* STATED TASK
Reproduce exactly the lines below, from the first through the one containing "return leave(lambda t: origin", and nothing more.

**** DATA EXCERPT ****

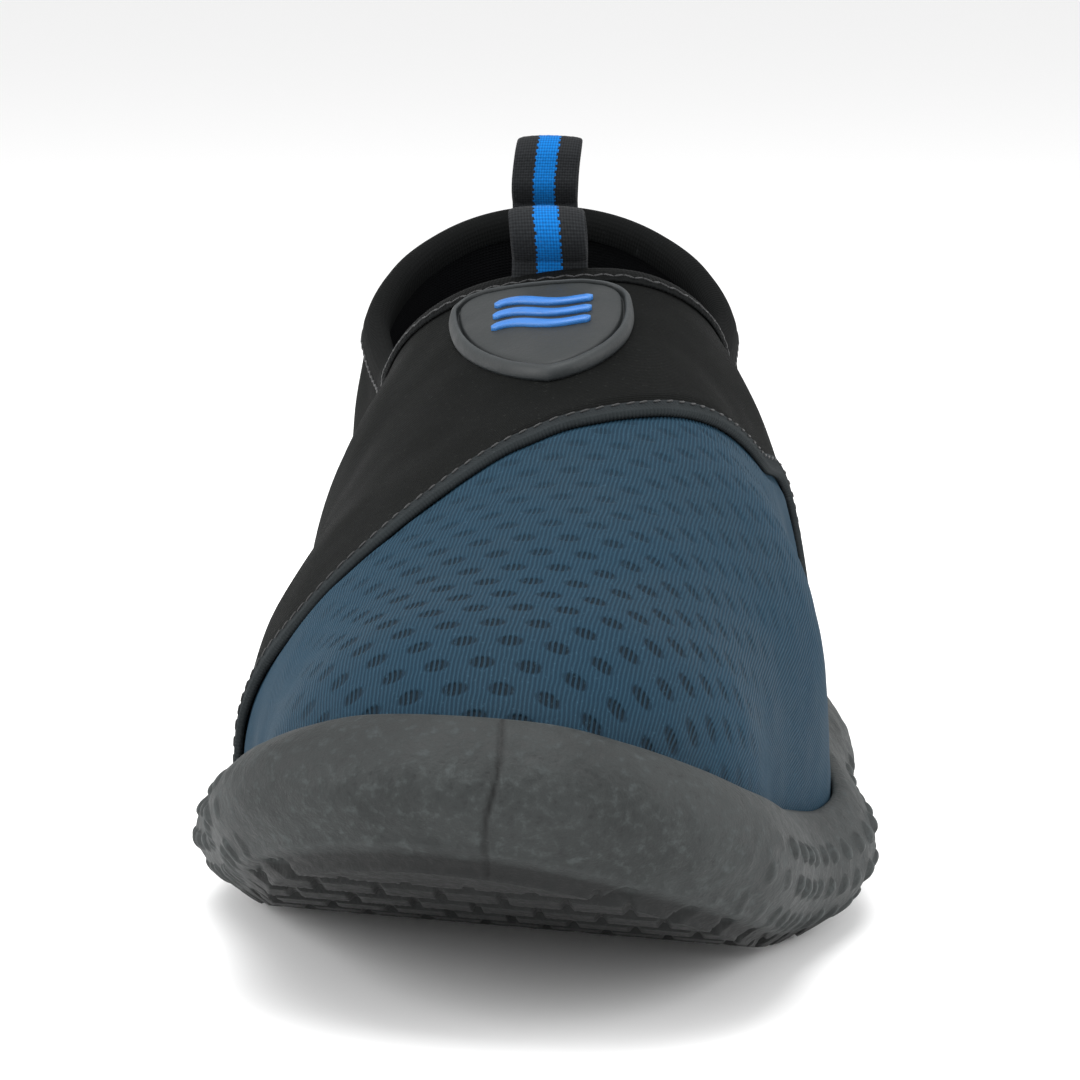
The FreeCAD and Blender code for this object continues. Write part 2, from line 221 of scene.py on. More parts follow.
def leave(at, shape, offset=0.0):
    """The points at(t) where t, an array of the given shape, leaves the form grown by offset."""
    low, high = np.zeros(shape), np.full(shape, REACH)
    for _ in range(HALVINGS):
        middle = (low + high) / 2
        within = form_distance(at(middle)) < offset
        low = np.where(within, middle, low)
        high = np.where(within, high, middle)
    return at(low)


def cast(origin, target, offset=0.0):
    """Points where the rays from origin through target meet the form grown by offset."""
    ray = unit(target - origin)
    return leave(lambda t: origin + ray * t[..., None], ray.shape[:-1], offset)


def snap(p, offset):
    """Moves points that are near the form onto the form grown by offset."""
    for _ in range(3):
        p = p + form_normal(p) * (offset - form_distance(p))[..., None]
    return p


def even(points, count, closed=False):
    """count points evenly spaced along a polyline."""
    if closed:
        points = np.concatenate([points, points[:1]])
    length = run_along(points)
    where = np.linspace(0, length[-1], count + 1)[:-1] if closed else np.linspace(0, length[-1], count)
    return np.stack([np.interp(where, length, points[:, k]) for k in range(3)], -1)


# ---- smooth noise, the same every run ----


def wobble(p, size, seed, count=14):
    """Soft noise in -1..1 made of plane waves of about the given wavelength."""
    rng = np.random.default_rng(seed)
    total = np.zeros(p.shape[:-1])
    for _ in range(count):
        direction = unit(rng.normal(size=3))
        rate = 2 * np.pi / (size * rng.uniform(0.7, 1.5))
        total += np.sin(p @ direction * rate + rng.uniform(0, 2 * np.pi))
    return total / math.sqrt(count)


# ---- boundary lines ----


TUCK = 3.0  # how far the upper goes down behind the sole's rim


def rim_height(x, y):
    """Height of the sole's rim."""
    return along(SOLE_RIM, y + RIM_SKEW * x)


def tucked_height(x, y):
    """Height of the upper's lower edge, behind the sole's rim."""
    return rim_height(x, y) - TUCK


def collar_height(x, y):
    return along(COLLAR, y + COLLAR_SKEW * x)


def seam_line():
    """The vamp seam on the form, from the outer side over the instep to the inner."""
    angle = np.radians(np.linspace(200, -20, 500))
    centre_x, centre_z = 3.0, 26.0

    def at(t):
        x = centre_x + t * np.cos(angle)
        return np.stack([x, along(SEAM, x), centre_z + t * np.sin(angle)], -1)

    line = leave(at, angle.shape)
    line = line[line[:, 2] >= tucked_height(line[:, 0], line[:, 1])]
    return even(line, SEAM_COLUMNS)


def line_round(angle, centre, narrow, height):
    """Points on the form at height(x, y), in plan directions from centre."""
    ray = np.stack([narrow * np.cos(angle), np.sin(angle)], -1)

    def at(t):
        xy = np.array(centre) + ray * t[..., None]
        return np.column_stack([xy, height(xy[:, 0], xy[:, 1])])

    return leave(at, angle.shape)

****

* SOLUTION FOR THIS EXERCISE
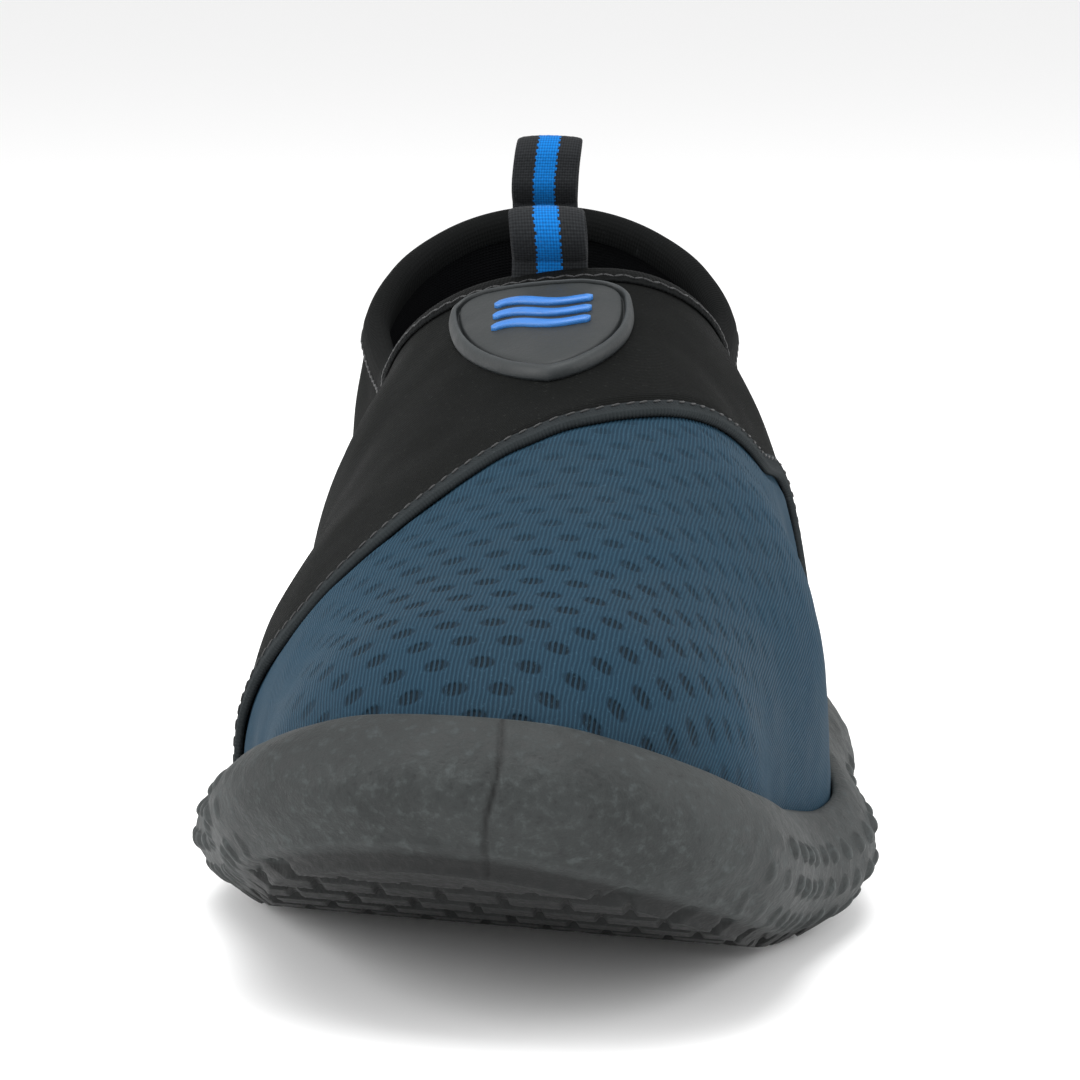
The FreeCAD and Blender code for this object continues. Write part 2, from line 221 of scene.py on. More parts follow.
def leave(at, shape, offset=0.0):
    """The points at(t) where t, an array of the given shape, leaves the form grown by offset."""
    low, high = np.zeros(shape), np.full(shape, REACH)
    for _ in range(HALVINGS):
        middle = (low + high) / 2
        within = form_distance(at(middle)) < offset
        low = np.where(within, middle, low)
        high = np.where(within, high, middle)
    return at(low)


def cast(origin, target, offset=0.0):
    """Points where the rays from origin through target meet the form grown by offset."""
    ray = unit(target - origin)
    return leave(lambda t: origin + ray * t[..., None], ray.shape[:-1], offset)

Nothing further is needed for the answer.